NaLVMA is very excited to announce that the new Animal Health and Protection Act and accompanying regulations were proclaimed on Wednesday, May 2, 2012. The new Act and Regulation provides improved measures to act on issues related to animal cruelty in the province.
For more information on the new Animal Health and Protection Act and accompanying regulations, or to view the Act, go to:
www.assembly.gov.nl.ca/legislation/sr/tableregulations/tableofregulations_a09-1.html
Highlights of the Animal Health and Protection Act
- Five existing live animal statutes (The Animal Protection Act, Dog Act, Heritage Animals Act, Livestock Act and Livestock Health Act) were reviewed and consolidated to form a comprehensive Animal Health and Protection Act.
- The new act provides for stiffer penalties for those individuals convicted under the act, including fines up to $50,000 and imprisonment of up to six months, or both, and a lifetime ban on animal ownership if sufficient to warrant it.
- Under the new act, corporations such as farms and pet stores can be banned from owning animals if convicted of animal abuse.
- National codes of practice will be used to define what is a normal and accepted practice for standard care of animals for agricultural and companion animals.
- The regulations developed to accompany the act further define what is and isn’t acceptable for tethering, such as the amount of time an animal can be tethered. The use of choke collars or choke chains, as well as the use of ropes or cords around an animal’s neck, if the animal is attached to a fixed object, is restricted under the act.
- Dogs must be safely tethered or penned at all times unless on a leash held by a person capable of restraining its movements, being used for lawful hunting or herding sheep, or other purposes that may be defined by regulation. A dog may be kept in a yard if it is safely fenced with no ability to escape.

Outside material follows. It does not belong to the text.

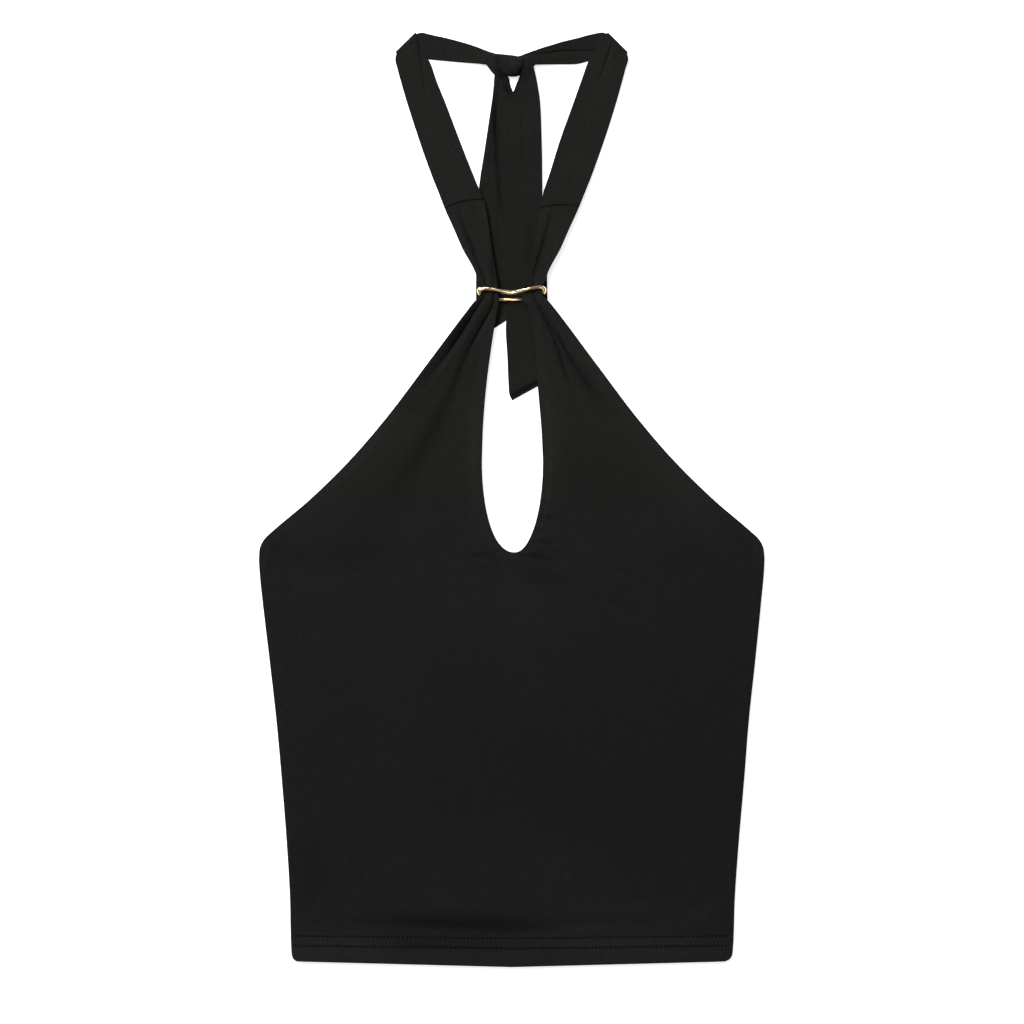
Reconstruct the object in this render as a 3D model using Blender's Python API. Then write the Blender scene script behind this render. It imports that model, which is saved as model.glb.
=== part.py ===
"""Halter-neck top in black jersey, laid flat, with a gold wire ring and a tied neck.

The front is one piece with a keyhole. Its two arms pass through the ring and are
joined to neck straps, which fold over and meet in a half knot with two tails.
Sizes in the tables are millimetres: x from the centre line, up from the hem.
"""
import math

import bmesh
import bpy
import numpy as np

MM = 0.001
LENGTH = 686.6
WALL = 1.1
GAP = 0.3
LYING = WALL / 2
SECOND_LAYER = LYING + WALL + GAP
HEM_DEPTH = 20.0
HEM_EXTRA = 0.4
HEM_RISE = 0.026
HEM_RISE_FADE = 110.0
PANEL_COLUMNS = 18

# Side seam and armhole: height, half width left, half width right
OUTER_EDGE = (
    (0.0, 158.0, 157.0),
    (2.0, 160.6, 160.4),
    (6.0, 161.8, 162.2),
    (49.0, 163.0, 164.0),
    (93.0, 165.5, 167.0),
    (137.5, 169.0, 170.8),
    (181.5, 173.0, 174.3),
    (225.5, 178.0, 179.0),
    (269.5, 183.2, 183.4),
    (291.5, 185.4, 185.4),
    (299.0, 185.8, 185.7),
    (306.5, 185.4, 185.2),
    (310.5, 184.2, 184.0),
    (314.5, 181.8, 181.6),
    (321.0, 175.0, 174.7),
    (343.0, 149.0, 149.0),
    (372.5, 119.0, 119.0),
    (402.0, 93.5, 93.5),
    (446.0, 60.0, 60.0),
    (483.0, 32.0, 32.0),
    (488.5, 27.6, 27.4),
    (491.5, 24.4, 24.4),
    (494.0, 22.1, 22.1),
    (496.5, 21.6, 21.6),
    (499.5, 21.4, 21.4),
    (502.0, 23.6, 23.6),
    (505.0, 25.7, 25.6),
    (508.7, 26.3, 26.2),
    (512.5, 27.3, 27.5),
    (527.0, 35.0, 35.0),
    (542.0, 42.0, 42.0),
    (556.5, 48.5, 48.5),
    (570.0, 54.0, 54.0),
)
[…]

- Surgical operations for the purpose of modifying the appearance of a pet or animal (docking of tails and the cropping of ears) shall be prohibited unless permitted in a code of practice, for example tail docking in lambs.
- The new act contains a general statement to legally protect animals from distress. Distress is defined as “the state of being in need of proper care, water, food or shelter, being sick, injured, abused or in pain or of suffering undue or unnecessary hardship, privation or neglect.”The previous definition did not include references to water or abuse.
- Animal owners must provide adequate care, food, water and shelter for their animal. If an inspector has reasonable grounds to believe an animal is in distress, the inspector must try to find the owner and obtain the owner’s cooperation to relieve the animal from distress. If the owner is not found or if the owner is unable or unwilling to relieve the animal of its distress, an inspector can seize the animal. Charges can be laid in such cases, where warranted.
- The act specifies that animals cannot be maintained or used for fighting purposes; animals cannot be transported in the back of an open vehicle unless securely attached; animals can not be confined in an enclosed space without adequate ventilation (for example, a vehicle with the windows closed for an extended period of time), and animals cannot be transported in the trunk of a vehicle.
- Veterinarians will now be required to report suspected cases of abuse to the Chief Veterinary Officer and be legally protected from recourse for doing so, unless the information was provided falsely or maliciously.
- Under the new act antibiotics for animals can now only be sold by veterinary prescription, and there are specific animal diseases that must be reported to the Chief Veterinary Officer.